Monroe v. Steen, 9th Dist. Summit No. 24342, 2009-Ohio-5163, ¶ 12, quoting Weis v. Weis, 147
Ohio St. 416, 425-426 (1947). Accordingly, “[t]he party seeking to admit the business records
must provide the appropriate foundation for admission which indicates that the witness
‘possess[es] a working knowledge of the specific record-keeping system that produced the
9
document.’” Id. at ¶ 13, quoting State v. Aberle, 5th Dist. Fairfield No. 03 CA 96, 2004-Ohio-
7093, ¶ 24, 26. “The witness must be ‘familiar with the operation of the business and with the
circumstances of the preparation, maintenance, and retrieval of the record in order to reasonably
testify on the basis of this knowledge that the record is what it purports to be, and was made in
the ordinary course of business.’” Id., quoting State v. Baker, 9th Dist. Summit No. 21414,
2003-Ohio-4637, ¶ 11.
{¶20} Mr. Busser averred that some of the records, including the original credit
application and account statements, were only obtained after Matrix served Chase with a
subpoena. We conclude that his affidavit demonstrates a lack of personal knowledge regarding
the preparation of the subpoenaed documents so that he is unable to aver that the documents are
as they purport to be. Mr. Busser neither testified to any knowledge of Chase’s record-keeping
practices nor to any information about the scope of the subpoena that was served on it.

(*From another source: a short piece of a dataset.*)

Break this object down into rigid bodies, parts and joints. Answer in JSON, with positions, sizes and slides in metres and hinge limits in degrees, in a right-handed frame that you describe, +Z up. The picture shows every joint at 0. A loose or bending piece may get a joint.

Moreover, the supposed application demonstrates that Ms. Manley signed it in October of 2001
and requested to transfer $7,500 from an account ending in 0297 to the requested GE Select
Platinum MasterCard. The monthly statements attached to Mr. Busser’s affidavit, however,
begin with a statement closing date of January 2, 2004. That statement shows that there was
already an outstanding balance of $ 5,515.39 and that payments were being made. Accordingly,
the trial court was presented with an incomplete picture of the credits and debits on the account.
This is especially important because Ms. Manley denied that it was her credit card account.

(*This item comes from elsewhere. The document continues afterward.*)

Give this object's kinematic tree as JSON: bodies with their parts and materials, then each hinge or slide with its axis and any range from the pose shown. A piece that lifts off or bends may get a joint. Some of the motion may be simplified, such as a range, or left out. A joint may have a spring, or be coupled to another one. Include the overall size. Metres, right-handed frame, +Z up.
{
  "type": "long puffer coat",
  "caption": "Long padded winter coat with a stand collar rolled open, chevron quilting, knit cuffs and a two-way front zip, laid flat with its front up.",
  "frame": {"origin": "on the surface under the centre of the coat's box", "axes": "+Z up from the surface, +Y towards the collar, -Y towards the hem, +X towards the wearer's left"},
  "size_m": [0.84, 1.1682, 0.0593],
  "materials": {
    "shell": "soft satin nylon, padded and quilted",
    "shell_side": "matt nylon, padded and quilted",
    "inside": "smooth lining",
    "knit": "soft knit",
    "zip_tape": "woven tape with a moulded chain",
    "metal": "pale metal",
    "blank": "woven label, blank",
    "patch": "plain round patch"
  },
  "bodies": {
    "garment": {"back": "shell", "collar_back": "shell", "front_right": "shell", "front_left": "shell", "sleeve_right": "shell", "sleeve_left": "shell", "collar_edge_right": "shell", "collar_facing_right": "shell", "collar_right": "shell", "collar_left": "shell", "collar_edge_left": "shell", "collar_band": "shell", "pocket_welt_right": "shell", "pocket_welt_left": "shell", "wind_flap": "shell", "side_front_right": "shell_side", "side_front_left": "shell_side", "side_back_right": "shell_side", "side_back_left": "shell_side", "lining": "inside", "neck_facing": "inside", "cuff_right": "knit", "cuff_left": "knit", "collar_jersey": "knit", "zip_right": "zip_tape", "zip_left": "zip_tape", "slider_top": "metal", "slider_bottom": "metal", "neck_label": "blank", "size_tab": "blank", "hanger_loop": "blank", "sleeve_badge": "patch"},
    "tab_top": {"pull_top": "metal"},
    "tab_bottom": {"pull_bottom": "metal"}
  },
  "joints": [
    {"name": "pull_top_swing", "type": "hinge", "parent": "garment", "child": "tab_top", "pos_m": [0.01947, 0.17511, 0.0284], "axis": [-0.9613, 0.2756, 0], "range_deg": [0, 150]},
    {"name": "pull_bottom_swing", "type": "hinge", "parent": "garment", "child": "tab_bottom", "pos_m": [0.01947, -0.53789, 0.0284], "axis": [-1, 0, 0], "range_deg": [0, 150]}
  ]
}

{¶21} Because Mr. Busser failed to establish the requisite foundation for the admission
of the documents Matrix obtained from Chase via subpoena, and because his personal knowledge
of such matters was compiled solely from those records, this Court concludes that there was a
genuine issue of material fact which precluded summary judgment to Matrix. The exhibits to
10
Mr. Busser’s affidavit also raise a question as to the accuracy of the amount due that also
prevents summary judgment to Matrix. Accordingly, Ms. Manley’s second, third and fourth
assignments of error are sustained.
III.
{¶22} Ms. Manley’s first and fifth assignments of error are overruled. Her second, third
and fourth assignments of error are sustained. The judgment of the Stow Municipal Court is
reversed and the cause is remanded for further proceedings.
Judgment reversed,
and cause remanded.
There were reasonable grounds for this appeal.
We order that a special mandate issue out of this Court, directing the Stow Municipal
Court, County of Summit, State of Ohio, to carry this judgment into execution. A certified copy
of this journal entry shall constitute the mandate, pursuant to App.R. 27.
Immediately upon the filing hereof, this document shall constitute the journal entry of
judgment, and it shall be file stamped by the Clerk of the Court of Appeals at which time the
period for review shall begin to run. App.R. 22(C). The Clerk of the Court of Appeals is
instructed to mail a notice of entry of this judgment to the parties and to make a notation of the
mailing in the docket, pursuant to App.R. 30.
Costs taxed to Appellee.
JENNIFER HENSAL
FOR THE COURT
11
WHITMORE, J.
CONCURS.
MOORE, J.
CONCURS IN JUDGMENT ONLY.
APPEARANCES:
EILEEN MANLEY, pro se, Appellant.
JACKSON T. MOYER and NICHOLAS J. CHEEK, Attorneys at Law, for Appellee.